Strategically, some Emory professors say that the Andersen debacle is likely to lead to some big changes not only in the rules of the game, but the players. Jagdish N. Sheth, professor of marketing at Goizueta, says that he believes this event may prove “a fatal blow” for Andersen. He says he suspects that in the short run, partners and clients will leave the firm, the firm will file for bankruptcy protection, and that the reorganized firm will try to find a merger partner.
Within a few years, Sheth expects that there will be a Big Three in accounting, instead of a Big Five, in line with the theory he expounds in his recently published book, The Rule of Three: Surviving and Thriving in Competitive Markets, which he co-wrote with Rajenda S. Sisodia. Sheth’s theory postulates that in most industries, competition eventually reduces the field to three major players, and he sees the same dynamic at work here.
As for the auditing divisions, Sheth expects they will either be spun off as separate enterprises or will become separate, regulated divisions within the larger accounting firms, in much the same way as the Baby Bells divided their local business from their other enterprises, or energy firms separated their local regulated activities from their other businesses.
But until that happens, how should individual investors protect themselves? If an accounting professor has trouble with the financials of a company like Enron, how can individual investors hope to avoid buying tickets on the next corporate Titanic? They can’t, replies Hartgraves, particularly if the troubles aren’t even on the balance sheet, as was the case with Enron.

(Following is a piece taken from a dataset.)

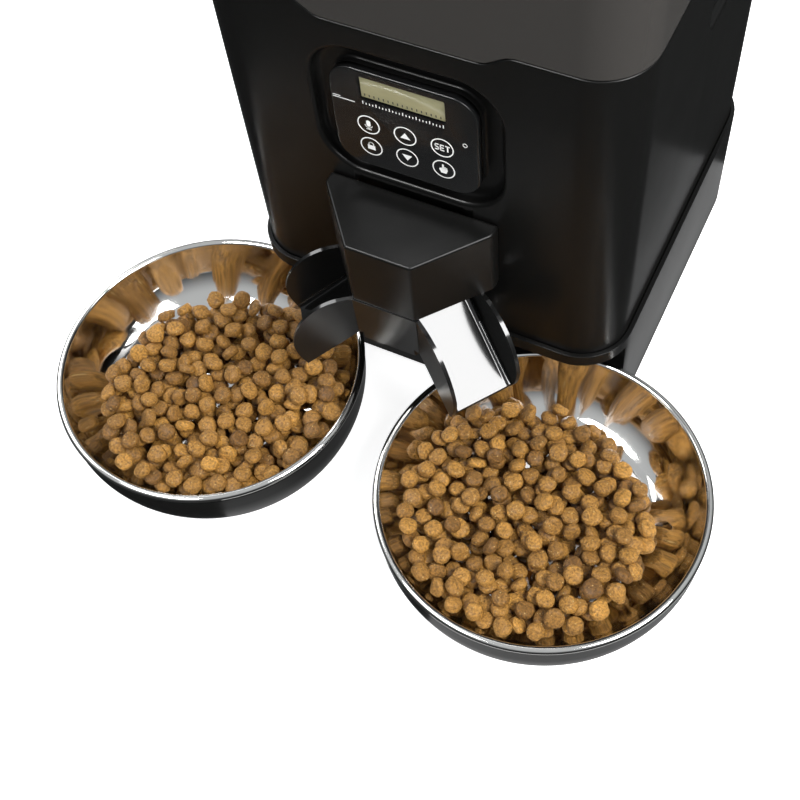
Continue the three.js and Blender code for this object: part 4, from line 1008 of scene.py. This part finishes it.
# %% Splitter tray
def make_tray():
    """Right half first: pieces overlap a little everywhere, so every cut is clean."""
    ledge = half_plan(FRONT_HALF + 0.3, FRONT_Y - 0.6)
    body = solid("tray", *loft([on_plan(half_plan(FRONT_HALF, FRONT_Y), 75),
                                on_plan(ledge, TRAY_TOP - 5), on_plan(ledge, TRAY_TOP)]))
    slab = [(-21, floor_along(-21) + 0.4), (26, floor_along(26) + 0.4)]
    slab += [(26, floor_along(26) - 2), (-21, floor_along(-21) - 2)]
    additions = [face_prism("floor", slab, 0.9, 33.1), face_prism("cheek", cheek(0.04), 0, 2.3)]
    additions.append(face_prism("cheek", cheek(3), 31.7, CHUTE_WIDTH))
    combine(body, "UNION", *additions)
    section = [(1.8, 100), (1.8, 3)] + arc(4.8, 3, 3, 180, 270, 8)[1:-1] + [(4.8, 0), (29.2, 0)]
    section += arc(29.2, 3, 3, 270, 360, 8)[1:-1] + [(32.2, 3), (32.2, 100)]
    rings = [[from_face(s, t, floor_along(s) + h) for t, h in section] for s in (-70, 60)]
    channel = solid("channel", *loft(rings))
    low = 1.45
    under = [(-60, 0), (60, 0), (60, floor_along(60) - low), (-2, floor_along(-2) - low)]
    under += [(-2, 76), (-60, 76)]
    combine(body, "DIFFERENCE", channel, face_prism("under", under, -20, 54))
    combine(body, "INTERSECT", brick("own_side", -0.1, 200, -200, TRAY_BACK, 0, 200))
    mirrored = body.copy()
    mirrored.data = body.data.copy()
    scene.collection.objects.link(mirrored)
    mirrored.data.transform(Matrix.Scale(-1, 4, (1, 0, 0)))
    outward(mirrored)
    combine(body, "UNION", mirrored, brick("tongue", -10, 10, 1.2, 7.1, 90, 95))
    soften(body, 0.5, 3, 40)
    return body


tray = make_tray()
dress(tray, "splitter", chute_black, "satin_abs", "splitter_tray")
print("tray faces", len(tray.data.polygons))

# %% [markdown]
# ## Bowls and holders
# A bowl is pressed from one disc of steel, so a lathe profile gives it whole: floor, wall and the
# rolled rim. The holder is a moulded cup that the rim rests on, a second profile about the same
# axis. A screw modifier would turn the same profile, but these rings also close the middle.

# %% Profile of a bowl
BOWL_FLOOR = 20
INNER_WALL = [(42, BOWL_FLOOR), (58, BOWL_FLOOR + 0.5), (66.4, BOWL_FLOOR + 9), (71.4, 48.2)]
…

All you can do is invest in companies that make money in a way that’s easy to understand.
Abernathy urged caution before buying shares in a company that looks too good to be true, particularly if it doesn’t have a long track record. “If you kind of look back over history, companies like Enron have a period of extraordinary returns, phenomenal growth, phenomenal profits and all this stuff. If you see that, there’s probably something underneath it that stinks.”